When I was sure he was very much alive againI started following the instructions again...well almost. ; )
I refreashed Survivor... 
This was scary but after 20 odd hours I noted some bubbles through the transparent 
bowl I had put him in and the surface was slightly cracked which I decided to interpertate as "expanded slightly".
Since everybody was saying how gooey this dough was I made the choice of working it in a big bowl with a spoon 
instead of on the counter with my hands. Considering how liquid this was I think I made a smart choice. 
As I was working the dough by spoon instead of by hand I did" knead it for a little bit longer around 15min...

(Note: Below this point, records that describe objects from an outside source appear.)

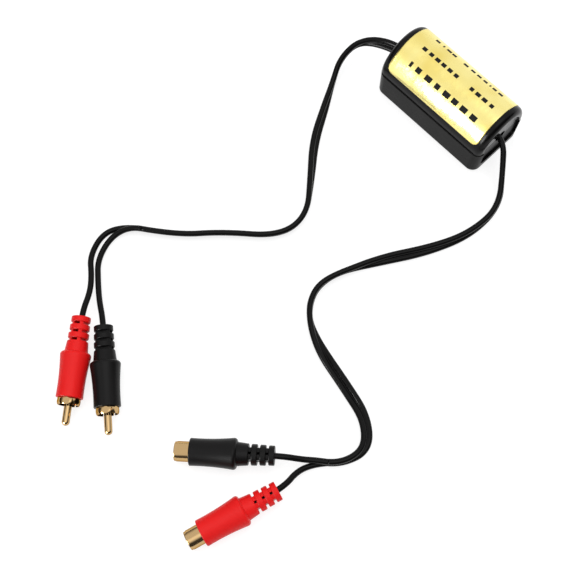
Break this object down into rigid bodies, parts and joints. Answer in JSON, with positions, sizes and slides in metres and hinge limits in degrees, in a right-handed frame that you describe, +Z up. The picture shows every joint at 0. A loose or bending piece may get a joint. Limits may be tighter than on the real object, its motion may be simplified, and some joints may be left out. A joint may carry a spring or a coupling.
{
  "type": "ground loop isolator",
  "caption": "Black half-round signal isolator with a blank gold foil label, and twin cords that end in slotted-ring plugs and in barrel jacks with ribbed red and black boots.",
  "frame": {"origin": "middle of the case's flat underside", "axes": "+X along the case towards the end where the jacks' cord leaves it, +Z up"},
  "size_m": [0.1515, 0.2394, 0.0306],
  "materials": {
    "case_gloss": "gloss moulded",
    "case_satin": "satin moulded",
    "foil": "gold mirror foil",
    "board": "phenolic board",
    "laminations": "stacked steel",
    "bobbin_plastic": "nylon",
    "copper": "enamelled wire",
    "tinned": "tinned",
    "tie_nylon": "nylon",
    "wire_sleeve": "satin",
    "cord_vinyl": "satin vinyl",
    "boot_red": "satin vinyl",
    "boot_black": "satin vinyl",
    "gold_plate": "gold plated",
    "insulator": "moulded"
  },
  "bodies": {
    "root": {"upper_shell": "case_gloss", "lower_shell": "case_satin", "label": "foil", "circuit_board": "board", "left_transformer_core": "laminations", "left_transformer_bobbin": "bobbin_plastic", "left_transformer_primary_winding": "copper", "left_transformer_secondary_winding": "copper", "left_transformer_pins": "tinned", "right_transformer_core": "laminations", "right_transformer_bobbin": "bobbin_plastic", "right_transformer_primary_winding": "copper", "right_transformer_secondary_winding": "copper", "right_transformer_pins": "tinned", "input_cable_tie": "tie_nylon", "input_hookup_wires": "wire_sleeve", "input_twin_cord": "cord_vinyl", "output_cable_tie": "tie_nylon", "output_hookup_wires": "wire_sleeve", "output_twin_cord": "cord_vinyl", "red_plug_boot": "boot_red", "red_plug_insulator": "insulator", "red_plug_core_wire": "cord_vinyl", "red_plug_ring": "gold_plate", "red_plug_pin": "gold_plate", "red_plug_lead": "cord_vinyl", "red_jack_boot": "boot_red", "red_jack_insulator": "insulator", "red_jack_core_wire": "cord_vinyl", "red_jack_barrel": "gold_plate", "red_jack_contact": "gold_plate", "red_jack_lead": "cord_vinyl", "black_plug_boot": "boot_black", "black_plug_insulator": "insulator", "black_plug_core_wire": "cord_vinyl", "black_plug_ring": "gold_plate", "black_plug_pin": "gold_plate", "black_plug_lead": "cord_vinyl", "black_jack_boot": "boot_black", "black_jack_insulator": "insulator", "black_jack_core_wire": "cord_vinyl", "black_jack_barrel": "gold_plate", "black_jack_contact": "gold_plate", "black_jack_lead": "cord_vinyl"}
  },
  "joints": []
}
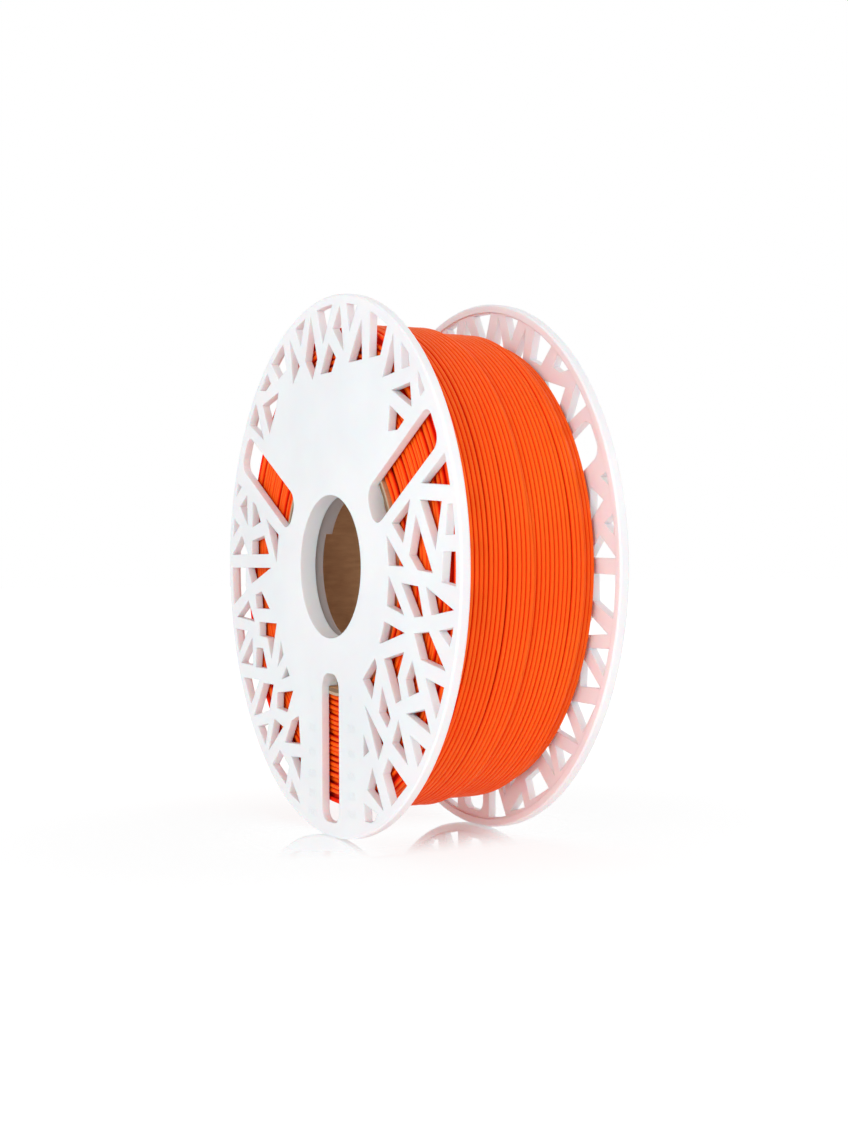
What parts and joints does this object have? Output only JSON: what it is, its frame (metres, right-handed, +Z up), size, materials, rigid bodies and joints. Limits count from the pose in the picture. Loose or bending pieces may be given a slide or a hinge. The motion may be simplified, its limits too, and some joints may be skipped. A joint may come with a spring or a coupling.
{
  "type": "filament spool",
  "caption": "White lattice-sided filament spool: pull-off plastic flanges on a cardboard core, full of orange strand, with a wide spindle bore and long slots.",
  "frame": {"origin": "middle of the spool, on its axis, halfway between the outer faces of the flanges", "axes": "+Y along the spool's axis from the front flange to the rear flange, +Z up, +X to the right as seen from the front"},
  "size_m": [0.2, 0.065, 0.2],
  "materials": {
    "flange_plastic": "satin white moulding, fine texture",
    "cardboard": "spiral-wound brown cardboard",
    "filament": "smooth orange strand with a soft gloss"
  },
  "bodies": {
    "core": {"core_tube": "cardboard", "filament_pack": "filament", "filament_turns": "filament"},
    "front_flange": {"front_flange": "flange_plastic"},
    "rear_flange": {"rear_flange": "flange_plastic"}
  },
  "joints": [
    {"name": "front_flange_pull", "type": "slide", "parent": "core", "child": "front_flange", "axis": [0, -1, 0], "range_m": [0, 0.01]},
    {"name": "rear_flange_pull", "type": "slide", "parent": "core", "child": "rear_flange", "axis": [0, 1, 0], "range_m": [0, 0.01]}
  ]
}
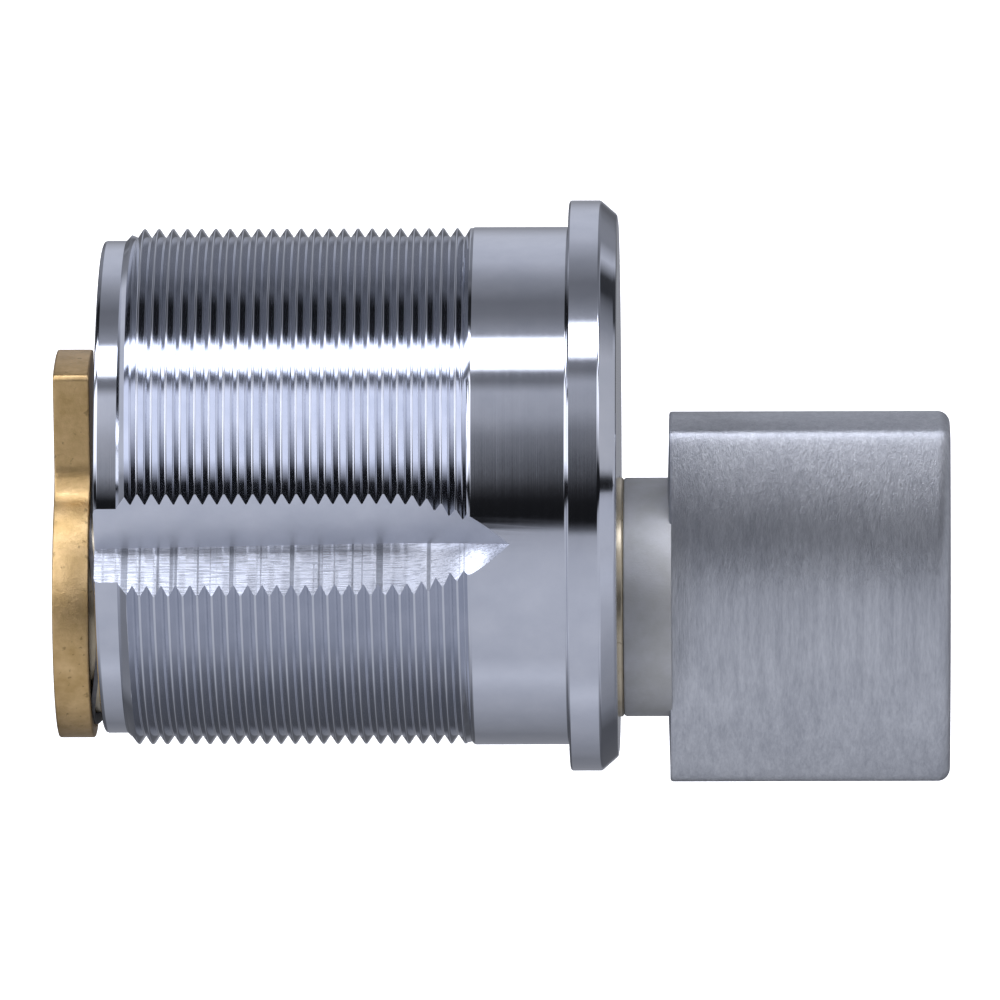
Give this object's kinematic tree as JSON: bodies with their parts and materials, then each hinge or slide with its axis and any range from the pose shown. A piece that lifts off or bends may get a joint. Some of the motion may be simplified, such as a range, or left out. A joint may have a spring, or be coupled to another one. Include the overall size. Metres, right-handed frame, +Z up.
{
  "type": "thumbturn mortise cylinder",
  "caption": "Threaded mortise lock cylinder with a flanged barrel, an off-centre thumbturn knob and a lobed cam behind.",
  "frame": {"origin": "centre of the flange's back face, on the axis of the threaded barrel", "axes": "+X along the barrel from the cam towards the thumbturn, +Z up, the way the cam's lobe points at rest, and +Y completes a right-handed frame"},
  "size_m": [0.0499, 0.0318, 0.0328],
  "materials": {
    "polished_chrome": "polished, with fine turning marks",
    "satin_chrome": "satin, brushed along the knob's ends",
    "plug_brass": "turned, dull",
    "cam_brass": "as pressed, slightly tarnished",
    "spring_steel": "dark, oiled",
    "ball_steel": "polished",
    "screw_steel": "zinc plated"
  },
  "bodies": {
    "barrel": {"cylinder_body": "polished_chrome"},
    "turning_group": {"plug": "plug_brass", "thumbturn": "satin_chrome", "thumbturn_pin": "spring_steel", "wave_washer": "spring_steel", "detent_spring_upper": "spring_steel", "detent_spring_lower": "spring_steel", "cam": "cam_brass", "cam_screw_left": "screw_steel", "cam_screw_right": "screw_steel"},
    "upper_ball": {"detent_ball_upper": "ball_steel"},
    "lower_ball": {"detent_ball_lower": "ball_steel"}
  },
  "joints": [
    {"name": "thumbturn_turn", "type": "hinge", "parent": "barrel", "child": "turning_group", "pos_m": [0, 0, -0.0065], "axis": [1, 0, 0], "continuous": true},
    {"name": "upper_detent", "type": "slide", "parent": "turning_group", "child": "upper_ball", "axis": [0, 0, 1], "range_m": [0, 0.00035], "stiffness_N_per_m": 800, "springref_m": 0.001, "deforming": ["detent_spring_upper"]},
    {"name": "lower_detent", "type": "slide", "parent": "turning_group", "child": "lower_ball", "axis": [0, 0, -1], "range_m": [0, 0.00035], "stiffness_N_per_m": 800, "springref_m": 0.001, "deforming": ["detent_spring_lower"]}
  ]
}
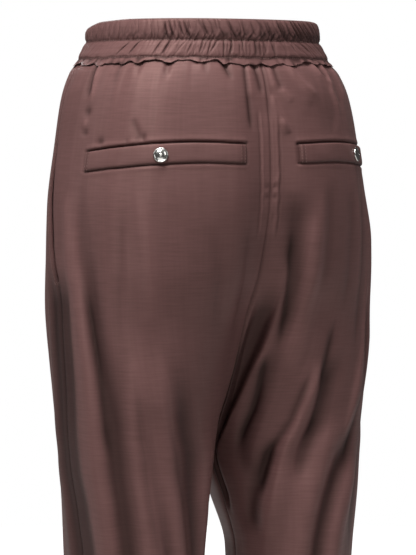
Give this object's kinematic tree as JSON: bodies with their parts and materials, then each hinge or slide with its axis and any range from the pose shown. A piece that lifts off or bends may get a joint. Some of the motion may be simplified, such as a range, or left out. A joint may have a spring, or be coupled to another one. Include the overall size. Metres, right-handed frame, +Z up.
{
  "type": "track pants",
  "caption": "Loose tapered track pants in smooth satin cloth, worn and hollow, with a gathered elastic waistband, welt back pockets with press studs and slit side pockets.",
  "frame": {"origin": "middle of the waist opening, at the height of the stitches between the waistband's two tunnels, where the wearer's waist holds the garment", "axes": "+Z up along the body, +Y towards the back of the garment, +X towards its left leg"},
  "size_m": [0.3611, 0.2286, 0.9542],
  "materials": {
    "cloth": "smooth satin weave in dusty brown with a soft sheen",
    "polished_metal": "polished nickel plate"
  },
  "bodies": {
    "root": {"waistband": "cloth", "back_left": "cloth", "back_right": "cloth", "front_left": "cloth", "front_right": "cloth", "welt_left": "cloth", "welt_right": "cloth", "pocket_left": "cloth", "pocket_right": "cloth", "snap_left": "polished_metal", "snap_right": "polished_metal"}
  },
  "joints": []
}
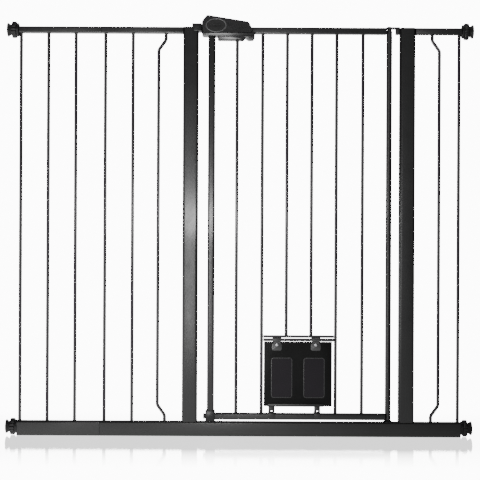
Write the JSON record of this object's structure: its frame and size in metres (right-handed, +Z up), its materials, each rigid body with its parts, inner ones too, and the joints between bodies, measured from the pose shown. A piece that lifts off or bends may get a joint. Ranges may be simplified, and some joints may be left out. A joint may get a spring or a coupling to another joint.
{
  "type": "pet gate",
  "caption": "Tall black steel pressure-fitted pet gate with a lift-and-swing door, squeeze latch and a hinged pet flap low in the door.",
  "frame": {"origin": "on the underside of the base rail, midway between the left and right wall pads and midway through the rail's depth", "axes": "+X to the right along the gate, +Y from the front (button side) to the back, +Z up"},
  "size_m": [1.1816, 0.045, 1.0644],
  "materials": {
    "powder_coated_steel": "satin black powder coat with a fine orange-peel texture",
    "blackened_metal": "smooth dark grey coated metal",
    "black_plastic": "moulded black plastic, fine texture",
    "black_rubber": "matt black rubber",
    "zinc_plated_steel": "bright zinc plate",
    "tinted_window": "glossy near-black tinted sheet"
  },
  "bodies": {
    "frame": {"bottom_rail": "powder_coated_steel", "extension_bottom_rail": "powder_coated_steel", "top_rail_left": "powder_coated_steel", "extension_top_rail": "powder_coated_steel", "top_rail_right": "powder_coated_steel", "left_post": "powder_coated_steel", "right_post": "powder_coated_steel", "extension_bar_1": "powder_coated_steel", "extension_bar_2": "powder_coated_steel", "extension_bar_3": "powder_coated_steel", "frame_bar_1": "powder_coated_steel", "frame_bar_2": "powder_coated_steel", "jogged_bar_left": "powder_coated_steel", "jogged_bar_right": "powder_coated_steel", "frame_bar_right": "powder_coated_steel", "strike": "black_plastic", "door_stop_stud": "zinc_plated_steel", "top_hinge_bracket": "powder_coated_steel", "lower_hinge_cup": "powder_coated_steel"},
    "nut_top_left": {"thumb_nut_top_left": "black_plastic"},
    "screw_top_left": {"spindle_top_left": "zinc_plated_steel", "wall_pad_top_left": "black_rubber"},
    "nut_bottom_left": {"thumb_nut_bottom_left": "black_plastic"},
    "screw_bottom_left": {"spindle_bottom_left": "zinc_plated_steel", "wall_pad_bottom_left": "black_rubber"},
    "nut_top_right": {"thumb_nut_top_right": "black_plastic"},
    "screw_top_right": {"spindle_top_right": "zinc_plated_steel", "wall_pad_top_right": "black_rubber"},
    "nut_bottom_right": {"thumb_nut_bottom_right": "black_plastic"},
    "screw_bottom_right": {"spindle_bottom_right": "zinc_plated_steel", "wall_pad_bottom_right": "black_rubber"},
    "hinge_core": {"hinge_core": "zinc_plated_steel"},
    "door": {"door_top_rail": "powder_coated_steel", "door_bottom_rail": "powder_coated_steel", "latch_stile": "powder_coated_steel", "hinge_stile": "powder_coated_steel", "door_bar_1": "powder_coated_steel", "door_bar_2": "powder_coated_steel", "door_bar_3": "powder_coated_steel", "door_bar_4": "powder_coated_steel", "short_bar_1": "powder_coated_steel", "short_bar_2": "powder_coated_steel", "flap_header": "powder_coated_steel", "flap_hinge_rod": "blackened_metal", "door_foot": "black_plastic", "handle_cover": "black_plastic", "handle_grip": "black_plastic"},
    "button": {"latch_button": "black_plastic"},
    "trigger": {"latch_trigger": "black_plastic"},
    "bolt": {"latch_bolt": "zinc_plated_steel"},
    "flap": {"flap_panel": "powder_coated_steel", "flap_window_left": "tinted_window", "flap_window_right": "tinted_window", "flap_clip_left": "blackened_metal", "flap_clip_right": "blackened_metal", "flap_screw_left": "zinc_plated_steel", "flap_screw_right": "zinc_plated_steel"},
    "lock": {"flap_lock": "powder_coated_steel"}
  },
  "joints": [
    {"name": "nut_turn_top_left", "type": "hinge", "parent": "frame", "child": "nut_top_left", "pos_m": [-0.5733, 0, 1.02825], "axis": [1, 0, 0], "range_deg": [0, 2880]},
    {"name": "screw_out_top_left", "type": "slide", "parent": "frame", "child": "screw_top_left", "axis": [-1, 0, 0], "range_m": [0, 0.012]},
    {"name": "nut_turn_bottom_left", "type": "hinge", "parent": "frame", "child": "nut_bottom_left", "pos_m": [-0.5733, 0, 0.0216], "axis": [1, 0, 0], "range_deg": [0, 2880]},
    {"name": "screw_out_bottom_left", "type": "slide", "parent": "frame", "child": "screw_bottom_left", "axis": [-1, 0, 0], "range_m": [0, 0.012]},
    {"name": "nut_turn_top_right", "type": "hinge", "parent": "frame", "child": "nut_top_right", "pos_m": [0.5733, 0, 1.02825], "axis": [-1, 0, 0], "range_deg": [0, 2880]},
    {"name": "screw_out_top_right", "type": "slide", "parent": "frame", "child": "screw_top_right", "axis": [1, 0, 0], "range_m": [0, 0.012]},
    {"name": "nut_turn_bottom_right", "type": "hinge", "parent": "frame", "child": "nut_bottom_right", "pos_m": [0.5733, 0, 0.0216], "axis": [-1, 0, 0], "range_deg": [0, 2880]},
    {"name": "screw_out_bottom_right", "type": "slide", "parent": "frame", "child": "screw_bottom_right", "axis": [1, 0, 0], "range_m": [0, 0.012]},
    {"name": "door_swing", "type": "hinge", "parent": "frame", "child": "hinge_core", "pos_m": [0.3782, 0, 0.5], "axis": [0, 0, 1], "range_deg": [-90, 90], "stiffness_Nm_per_rad": 0.6},
    {"name": "door_lift", "type": "slide", "parent": "hinge_core", "child": "door", "axis": [0, 0, 1], "range_m": [0, 0.004]},
    {"name": "button_push", "type": "slide", "parent": "door", "child": "button", "axis": [0, 1, 0], "range_m": [0, 0.003], "stiffness_N_per_m": 800, "springref_m": -0.002},
    {"name": "trigger_squeeze", "type": "slide", "parent": "door", "child": "trigger", "axis": [0, 0, 1], "range_m": [0, 0.004], "stiffness_N_per_m": 700, "springref_m": -0.003},
    {"name": "bolt_retract", "type": "slide", "parent": "door", "child": "bolt", "axis": [1, 0, 0], "range_m": [0, 0.0108]},
    {"name": "flap_swing", "type": "hinge", "parent": "door", "child": "flap", "pos_m": [0.1495, -0.006, 0.2445], "axis": [1, 0, 0], "range_deg": [-80, 80]},
    {"name": "lock_lift", "type": "slide", "parent": "flap", "child": "lock", "axis": [0, 0, 1], "range_m": [0, 0.015]}
  ],
  "couplings": [
    {"joint": "nut_turn_top_left", "follows": "screw_out_top_left", "rad_per_m": 4188.8},
    {"joint": "nut_turn_bottom_left", "follows": "screw_out_bottom_left", "rad_per_m": 4188.8},
    {"joint": "nut_turn_top_right", "follows": "screw_out_top_right", "rad_per_m": 4188.8},
    {"joint": "nut_turn_bottom_right", "follows": "screw_out_bottom_right", "rad_per_m": 4188.8},
    {"joint": "bolt_retract", "follows": "trigger_squeeze", "ratio": 2.7}
  ]
}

After that I covered the bowl with some plastic wrap and let the dough rest for about an hour. 
When I uncovered it, it's texture was smother but still very liquid:
But I was ready to give it a go. So I dumped it on to a very floured surface and stared working it with my dough scraper.
I did add a bit of flour from time to time but it wasn't as bad as i expected.
Then I transfered the dough to my bran-new-homemade-banneton ( basket with a tea-towel stuffed in it...)
Then I watched nothing happen for quite some time...
The next day, after tring to store the dough in several different "warm" places, covering it, talking to it, 
comming back from vacation with it, sticking it in a warm oven... decided I had done what I could and it was time to bake!
I fliped it over into a greased pan, slashed the top twice and stuck it into a preheated oven.
I'm pleased to say that Survivor's first loaf turned out pretty nicely all things considered!
It expanded just a little bit more in the oven, to make a actually pretty good looking "boule"!
The tea towel left it's imprint on the crust which I found interesting...(ideas for the future)
The crust was nice and crusty!
The sourdough taste was very pronounced.
 The only off point is that it was not quite as airy as I would have liked it. The bubbles were numerous but small.
Also this loaf might of needed a little but more time in the oven because it was a bit gummy...
To showcase this baby I made an attempt at Welsh Rarebit (yum):
Boy, do I like being part of the Daring Bakers!!!